Dalam doa ini terdapat tawassul kepada Allah dengan menggunakan nama Allah dan sifatnya. Adapun nama-Nya adalah Al-Afuwwu, dan sifatnya adalah mahabbatul ‘afw (mencintai maaf). Ini adalah termasuk tawassul yang disyariatkan. (Fath Dzil Jalali Wal Ikram, III/309). Allah telah berfirman:
وللهِ اْلأسْمَاءُ الْحُسْنَى فَادْعُوهُ بِهَا
“Dan hanya milik Allahlah nama-nama yang indah. Maka berdoalah kalian dengannya”. (QS. Al-A’raf: 180).
- Lailatul qadar adalah waktu mustajab.
Lailatul qadar adalah termasuk waktu yang mustajab untuk berdoa. Hal itu sebagaimana dijelaskan oleh Syaikh Al-Bassam dalam Taudhihul Ahkam (III/592). Oleh karena itu, sudah sepantasnya memanfaatkan malam-malam hari pada sepuluh hari terakhir bulan ramadhan untuk banyak berdoa.
- Memanfaatkan kesempatan.
Syaikh Salim al-Hilali mengatakan: “Apabila seorang hamba mengetahui waktu mustajab untuk berdoa atau merasa sedang berada dalam keadaan dekat dengan Allah, maka sudah sepantasnya ia menampakkan butuhnya kepada Allah”. (Bahjatun Nadzirin, II/340).
Demikian sekilas tentang kandungan doa lailatul qadar. Semoga Allah memberikan kepada kita taufiq untuk berdoa dengan doa tersebut pada malam yang disebut lailatul qadar.
Referensi:
- Al-Bassam, Abdullah bin Abdurrahman, 1423 H/2003 M, Taudhihul Ahkam Min Bulughil Maram, Makkah: Maktabah Al-Asadi.
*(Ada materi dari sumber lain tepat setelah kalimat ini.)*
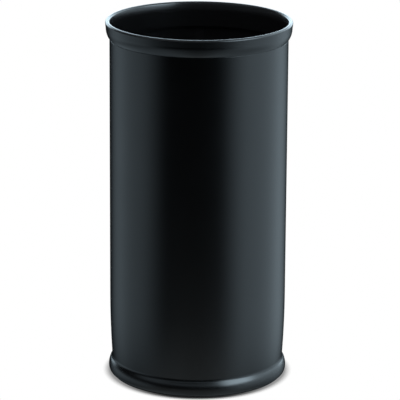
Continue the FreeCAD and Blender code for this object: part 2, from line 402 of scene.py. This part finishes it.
def make_base_plate():
    """Raised bottom: a plate with a pressed ring rib, and a flange that points down."""
    half = sheet / 2
    level = plate_high.z - half
    edge = plate_radius - half
    rib_bend = 0.003
    path = rounded([
        (0, level, 0),
        (rib_radius - rib_width / 2, level, rib_bend),
        (rib_radius - rib_width / 6, level - rib_depth, rib_bend),
        (rib_radius + rib_width / 6, level - rib_depth, rib_bend),
        (rib_radius + rib_width / 2, level, rib_bend),
        (edge, level, plate_bend),
        (edge, plate_low.z + half, 0),
    ], 8)
    return turned("bottom_plate", sheet_outline(path))


# ---- rubber and plastic ----

def make_foot():
    """Rubber ring on the floor, hooked over the inner edge of the hem."""
    inside_hem = hem_inner_radius - slip
    under_hem = hem_z - slip
    over_hem = hem_z + sheet + slip
    return turned("foot", closed_rounded([
        (foot_inner_radius, foot_low.z, 0.0004),
        (foot_high.x, foot_low.z, 0.0007),
        (foot_high.x, under_hem, 0.0005),
        (inside_hem, under_hem, 0),
        (inside_hem, over_hem, 0),
        (foot_lip_radius, over_hem, 0.0003),
        (foot_lip_radius - foot_lip_lean, foot_high.z, 0.0005),
        (foot_inner_radius, foot_high.z, 0.0006),
    ]))


def make_tray():
    """Drip tray: dish with a rolled lip, three ring ribs and a waisted grip."""
    floor = tray_low.z
    inside = floor + tray_wall
    rim = tray_high.z
    outer = tray_high.x
    wall_top = outer - tray_lip
    slope = (wall_top - tray_floor_radius) / (rim - floor)
    outline = rounded([
        (0, floor, 0),
        (tray_floor_radius, floor, 0.005),
        (wall_top - slope * tray_lip, rim - tray_lip, 0.0005),
        (outer, rim - tray_lip, 0.0011),
        (outer, rim, 0.0012),
        (wall_top - tray_wall, rim, 0.0006),
        (tray_floor_radius - tray_wall, inside, 0.0032),
        (0.09, inside, 0),
    ], 8)
    for rib in tray_rib_radii:
        outline += arc((rib, inside), tray_rib_size, 0, 180, 10)
    grip = [(radius, inside + height, rounding) for radius, height, rounding in grip_corners]
    return turned("tray", outline + rounded(grip, 8))


# ---- materials ----

def new_material(name):
    material = bpy.data.materials.new(name)
    material.use_nodes = True
    return material, material.node_tree.nodes, material.node_tree.links


def feed(links, socket, value):
    """Gives a socket a number, or another node's output."""
    if isinstance(value, (int, float)):
        socket.default_value = value
    else:
        links.new(value, socket)


def map_range(nodes, links, value, low, high, new_low, new_high, interpolation="LINEAR"):
    """A number that goes from new_low to new_high, and no further, as value goes from low to high."""
    node = nodes.new("ShaderNodeMapRange")
    node.interpolation_type = interpolation
    ends = {"From Min": low, "From Max": high, "To Min": new_low, "To Max": new_high, "Value": value}
    for socket_name, end in ends.items():
        feed(links, node.inputs[socket_name], end)
    return node.outputs["Result"]


def noise(nodes, links, coordinate, scale):
    """A noise pattern with so many waves to the metre, as its factor output."""
    texture = nodes.new("ShaderNodeTexNoise")
    texture.inputs["Scale"].default_value = scale
    links.new(coordinate, texture.inputs["Vector"])
    return texture.outputs["Fac"]


def blend_colours(nodes, links, factor, dark, light):
    mix = nodes.new("ShaderNodeMix")
    mix.data_type = "RGBA"
    links.new(factor, mix.inputs["Factor"])
    mix.inputs["A"].default_value = (*dark, 1)
    mix.inputs["B"].default_value = (*light, 1)
    return mix.outputs["Result"]


def add_bump(nodes, links, height, distance, strength):
    bump = nodes.new("ShaderNodeBump")
    bump.inputs["Strength"].default_value = strength
    bump.inputs["Distance"].default_value = distance
    links.new(height, bump.inputs["Height"])
    return bump.outputs["Normal"]


def varied_material(name, tones, roughness, grain=None, metallic=0):
    """A surface whose colour and roughness vary a little from place to place.

    tones and roughness each give a scale in waves to the metre, and the two ends of the range. grain
    gives a scale, a height in metres and a strength.
    """
    material, nodes, links = new_material(name)
    shader = nodes["Principled BSDF"]
    shader.inputs["Metallic"].default_value = metallic
    where = nodes.new("ShaderNodeTexCoord").outputs["Object"]

    tone_scale, dark, light = tones
    colour = blend_colours(nodes, links, noise(nodes, links, where, tone_scale), dark, light)
    links.new(colour, shader.inputs["Base Color"])

    # A noise pattern mostly lies between 0.3 and 0.7
    gloss_scale, low, high = roughness
    gloss = map_range(nodes, links, noise(nodes, links, where, gloss_scale), 0.3, 0.7, low, high)
    links.new(gloss, shader.inputs["Roughness"])

    if grain:
        grain_scale, height, strength = grain
        bump = add_bump(nodes, links, noise(nodes, links, where, grain_scale), height, strength)
        links.new(bump, shader.inputs["Normal"])
    return material


def powder_coat():
    """Satin black powder coat: fine orange peel, slightly uneven gloss."""
    return varied_material("powder coat", tones=(9, (0.0075, 0.0080, 0.0088), (0.0100, 0.0108, 0.0118)),
                           roughness=(14, 0.235, 0.265), grain=(700, 0.00002, 0.5))


def moulded_plastic():
    """Matt black plastic with a fine moulded texture."""
    return varied_material("moulded plastic", tones=(25, (0.022, 0.022, 0.024), (0.030, 0.030, 0.033)),
                           roughness=(90, 0.45, 0.58), grain=(1800, 0.00004, 1))


def foot_rubber():
    """Dull black rubber."""
    return varied_material("foot rubber", tones=(120, (0.010, 0.010, 0.010), (0.022, 0.021, 0.020)),
                           roughness=(300, 0.7, 0.85), grain=(900, 0.00005, 1))


def bare_steel(name, tone):
    """Drawn or plated steel that the paint doesn't reach."""
    return varied_material(name, tones=(400, [tone * 0.85] * 3, [tone] * 3),
                           roughness=(900, 0.3, 0.45), metallic=1)


# ---- studio ----

def calculate(nodes, links, operation, *values):
    """A maths node. Each value is a number or another node's output."""
    step = nodes.new("ShaderNodeMath")
    step.operation = operation
    for socket, value in zip(step.inputs, values):
        feed(links, socket, value)
    return step.outputs[0]


def by_ray(nodes, links, kind, matching, others):
    """A shader that one kind of ray sees, and another shader for every other ray."""
    rays = nodes.new("ShaderNodeLightPath")
    mix = nodes.new("ShaderNodeMixShader")
    links.new(rays.outputs[kind], mix.inputs[0])
    links.new(others, mix.inputs[1])
    links.new(matching, mix.inputs[2])
    return mix.outputs[0]


def angles_of(nodes, links, direction):
    """The azimuth of a direction, from the front to the right, and its elevation."""
    parts = nodes.new("ShaderNodeSeparateXYZ")
    links.new(direction, parts.inputs[0])
    toward_front = calculate(nodes, links, "MULTIPLY", parts.outputs["Y"], -1)
    azimuth = calculate(nodes, links, "ARCTAN2", parts.outputs["X"], toward_front)
    return azimuth, calculate(nodes, links, "ARCSINE", parts.outputs["Z"])


def soft_window(nodes, links, angle, centre, half_width, softness):
    """1 near an angle and 0 away from it, with a soft edge. All in degrees."""
    offset = calculate(nodes, links, "SUBTRACT", angle, math.radians(centre))
    wrapped = calculate(nodes, links, "WRAP", offset, math.pi, -math.pi)
    away = calculate(nodes, links, "ABSOLUTE", wrapped)
    outer = math.radians(half_width + softness)
    inner = math.radians(half_width - softness)
    return map_range(nodes, links, away, outer, inner, 0, 1, "SMOOTHSTEP")


# Softboxes round the stand: azimuth from the front to the right, its half width and softness, the same
# for the elevation, all in degrees, and brightness
softboxes = {
    "right wall": (95, 48, 22, 9, 36, 12, 1.22),
    "left wall": (-98, 38, 22, -12, 12, 8, 0.71),
    "back wall": (164, 52, 15, 52, 34, 8, 1.1),
    "back strip": (180, 40, 12, 9, 10, 5, 3.8),
    "floor": (0, 200, 1, -72, 44, 6, 0.11),
    "right floor": (90, 60, 30, -60, 35, 10, 0.50),
    "left floor": (-100, 70, 30, -60, 32, 12, 0.38),
    "right lift": (112, 30, 14, 24, 14, 8, 0.9),
    "key": (58, 22, 8, 29, 14, 6, 6.6),
    "front": (0, 40, 15, 30, 8, 5, 0.42),
    "front left": (-65, 22, 12, 33, 13, 6, 0.45),
}
softbox_tint = (0.80, 1.0, 1.13, 1)
fill_brightness = 0.05     # even light from all round that reaches the matt surfaces


def make_world():
    """White behind everything, softboxes in the reflections, and a weak even light."""
    world = bpy.data.worlds.new("studio")
    world.use_nodes = True
    bpy.context.scene.world = world
    nodes, links = world.node_tree.nodes, world.node_tree.links
    nodes.clear()
    direction = nodes.new("ShaderNodeTexCoord").outputs["Generated"]
    azimuth, elevation = angles_of(nodes, links, direction)

    total = 0
    for side, half_width, side_soft, height, half_height, height_soft, brightness in softboxes.values():
        across = soft_window(nodes, links, azimuth, side, half_width, side_soft)
        upright = soft_window(nodes, links, elevation, height, half_height, height_soft)
        glow = calculate(nodes, links, "MULTIPLY", across, upright)
        total = calculate(nodes, links, "MULTIPLY_ADD", glow, brightness, total)

    seen_in_gloss = nodes.new("ShaderNodeBackground")
    seen_in_gloss.inputs["Color"].default_value = softbox_tint
    links.new(total, seen_in_gloss.inputs["Strength"])
    soft_fill = nodes.new("ShaderNodeBackground")
    soft_fill.inputs["Strength"].default_value = fill_brightness
    backdrop = nodes.new("ShaderNodeBackground")
    backdrop.inputs["Color"].default_value = (1, 1, 1, 1)

    lights = by_ray(nodes, links, "Is Glossy Ray", seen_in_gloss.outputs[0], soft_fill.outputs[0])
    output = nodes.new("ShaderNodeOutputWorld")
    links.new(by_ray(nodes, links, "Is Camera Ray", backdrop.outputs[0], lights), output.inputs[0])


def fading(nodes, links, distance, rate):
    """1 at no distance, falling off exponentially at so much to the metre."""
    return calculate(nodes, links, "EXPONENT", calculate(nodes, links, "MULTIPLY", distance, -rate))


def contact_shadow(nodes, links, in_front):
    """The floor that the camera sees: white, with a painted contact shadow, darker close to the stand
    and darkest in front of it.
    """
    side_shade, front_extra = 0.30, -0.28
    covered, uncovered = 0.45, 0.97
    closeness = nodes.new("ShaderNodeAmbientOcclusion")
    closeness.inputs["Distance"].default_value = 0.011
    darkest = calculate(nodes, links, "MULTIPLY_ADD", in_front, front_extra, side_shade)
    seen = nodes.new("ShaderNodeEmission")
    shade = map_range(nodes, links, closeness.outputs["AO"], covered, uncovered, darkest, 1)
    links.new(shade, seen.inputs["Color"])
    return seen.outputs[0]


def floor_in_gloss(nodes, links, where, in_front):
    """The floor that the coat reflects: a painted glow of light in front, and painted shade close to the
    stand all round that lets less of the walls through.
    """
    patch_brightness = 0.32
    # Painted shade: how much of the walls' light the floor takes away right at the stand
    painted_shade_at_stand = -0.7
    reach = nodes.new("ShaderNodeVectorMath")
    reach.operation = "LENGTH"
    links.new(where, reach.inputs[0])
    outside = calculate(nodes, links, "SUBTRACT", reach.outputs["Value"], tube_radius)

    # Painted light: the floor glows in front of the stand and fades away from it, and only the coat's
    # reflections show it
    patch = nodes.new("ShaderNodeEmission")
    patch.inputs["Color"].default_value = (0.9, 1.0, 1.03, 1)
    lit = calculate(nodes, links, "MULTIPLY", fading(nodes, links, outside, 3), in_front)
    links.new(calculate(nodes, links, "MULTIPLY", lit, patch_brightness), patch.inputs["Strength"])

    # Painted shade: light seen through the floor is darkened close to the stand, all round
    clear = nodes.new("ShaderNodeBsdfTransparent")
    near = fading(nodes, links, outside, 14)
    links.new(calculate(nodes, links, "MULTIPLY_ADD", near, painted_shade_at_stand, 1), clear.inputs["Color"])

    both = nodes.new("ShaderNodeAddShader")
    links.new(clear.outputs[0], both.inputs[0])
    links.new(patch.outputs[0], both.inputs[1])
    return both.outputs[0]


def pale_floor():
    """One floor for the camera and another, which only the coat's reflections show, for other rays."""
    material, nodes, links = new_material("pale floor")
    nodes.clear()
    where = nodes.new("ShaderNodeTexCoord").outputs["Object"]
    azimuth, _ = angles_of(nodes, links, where)
    in_front = soft_window(nodes, links, azimuth, 0, 38, 25)
    seen = contact_shadow(nodes, links, in_front)
    in_gloss = floor_in_gloss(nodes, links, where, in_front)
    output = nodes.new("ShaderNodeOutputMaterial")
    links.new(by_ray(nodes, links, "Is Camera Ray", seen, in_gloss), output.inputs[0])
    return material


def make_floor():
    """Plain white floor, wide enough to fill every view, with a painted shadow only where the stand
    meets it.
    """
    radius = 3
    around = [math.radians(a) for a in range(0, 360, 5)]
    edge = [(radius * math.cos(a), radius * math.sin(a), 0) for a in around]
    mesh = bpy.data.meshes.new("studio_floor")
    mesh.from_pydata(edge, [], [range(len(edge))])
    mesh.materials.append(pale_floor())
    floor = bpy.data.objects.new("studio_floor", mesh)
    bpy.context.scene.collection.objects.link(floor)
    floor.visible_diffuse = False


def make_top_lamp():
    """Large soft lamp high over the stand. It lights the inside and the tray, and has no reflection."""
    lamp_data = bpy.data.lights.new("top lamp", "AREA")
    lamp_data.shape = "DISK"
    lamp_data.size = 1.0
    lamp_data.energy = 140
    lamp = bpy.data.objects.new("top lamp", lamp_data)
    lamp.location = (0, 0, 3)
    lamp.visible_camera = False
    lamp.visible_glossy = False
    bpy.context.scene.collection.objects.link(lamp)


def make_camera():
    """A long lens from a little above the stand's rim."""
    place = Vector((0, -3.585, 1.269))
    aim = Vector((0.0026, 0, 0.2412))
    roll = 0.0062
    camera = bpy.data.objects.new("camera", bpy.data.cameras.new("camera"))
    bpy.context.scene.collection.objects.link(camera)
    camera.data.lens = 247.8
    turn = (aim - place).to_track_quat("-Z", "Y").to_matrix().to_4x4()
    camera.matrix_world = Matrix.Translation(place) @ turn @ Matrix.Rotation(roll, 4, "Z")
    bpy.context.scene.camera = camera


def show_true_colours():
    """Colours as they are lit, with no film look."""
    scene = bpy.context.scene
    scene.view_settings.view_transform = "Standard"
    scene.view_settings.look = "None"


def fit(piece, body, node, material):
    """Puts a new piece in place of a CAD node."""
    piece.data.materials.clear()
    piece.data.materials.append(material)
    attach(piece, body)
    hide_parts(node)


def repaint(node, material):
    """Gives a CAD node that keeps its own shape a better material."""
    node_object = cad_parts[node]
    node_object.data.materials.clear()
    node_object.data.materials.append(material)


coat = powder_coat()
fit(make_tube(), "stand", "body_tube", coat)
fit(make_rim(), "stand", "top_rim", coat)
fit(make_base_ring(), "stand", "base_ring", coat)
fit(make_base_plate(), "stand", "base_plate", coat)
fit(make_foot(), "stand", "floor_ring", foot_rubber())
fit(make_tray(), "tray", "drip_tray", moulded_plastic())
repaint("rim_wire", bare_steel("wire steel", 0.45))
repaint("base_rivets", bare_steel("rivet steel", 0.5))

make_world()
make_floor()
make_top_lamp()
make_camera()
show_true_colours()
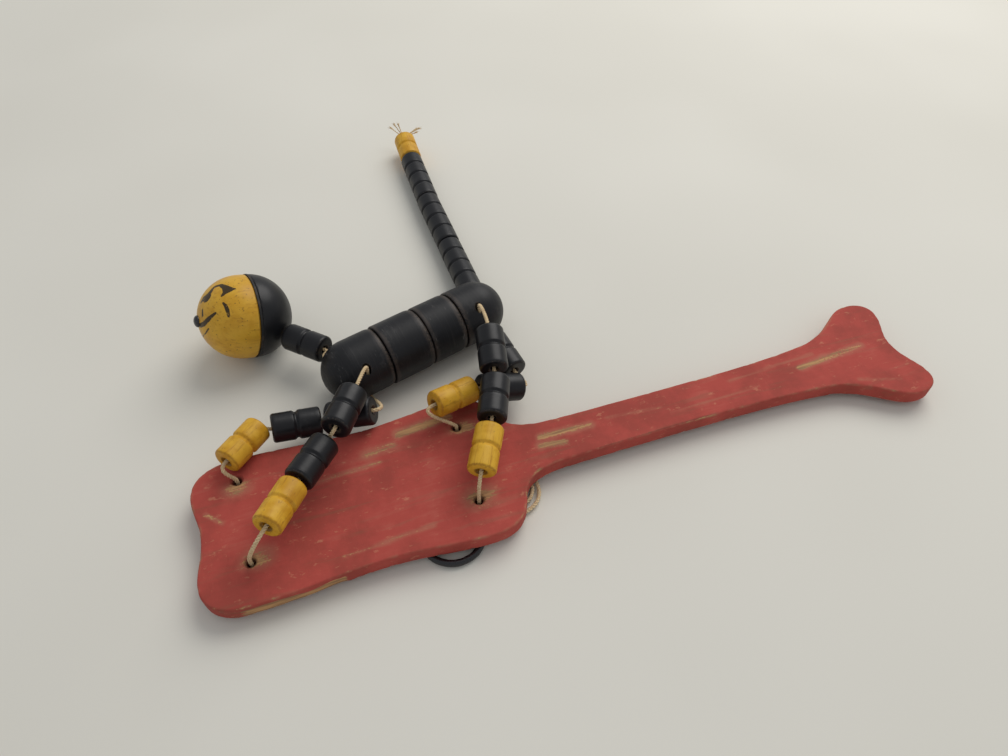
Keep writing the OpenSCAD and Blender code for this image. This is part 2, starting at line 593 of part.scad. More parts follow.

- Al-Hilali, Salim bin ‘Id, Bahjatun Nadzirin Syarh Riyadhish Shalihin, Dar Ibnil Jauzi.
- Ibnu Abdil Barr, Yusuf bin Abdullah, 1414 H/1994 M, Jami’ Bayanil ‘Ilm wa Fadhlihi, Dar Ibnil Jauzi.
- Al-Anshari, Amin, 1436 H/2015 M, An-Nurul Asna fi Syarhil Asma-il Husna, Iskandariyah: Ad-Darul ‘Alamiyyah.
- An-Nawawi, Yahya bin Syaraf, 1428 H/2007 M, Riyadhush Shalihin, Bairut: Dar Ibni Katsir.
- Al-Utsaimin, Muhammad bin Shalih, 1427 H/2006 M, Fath Dzil Jalali Wal Ikram, Kairo: Al-Maktabah al-Islamiyyah.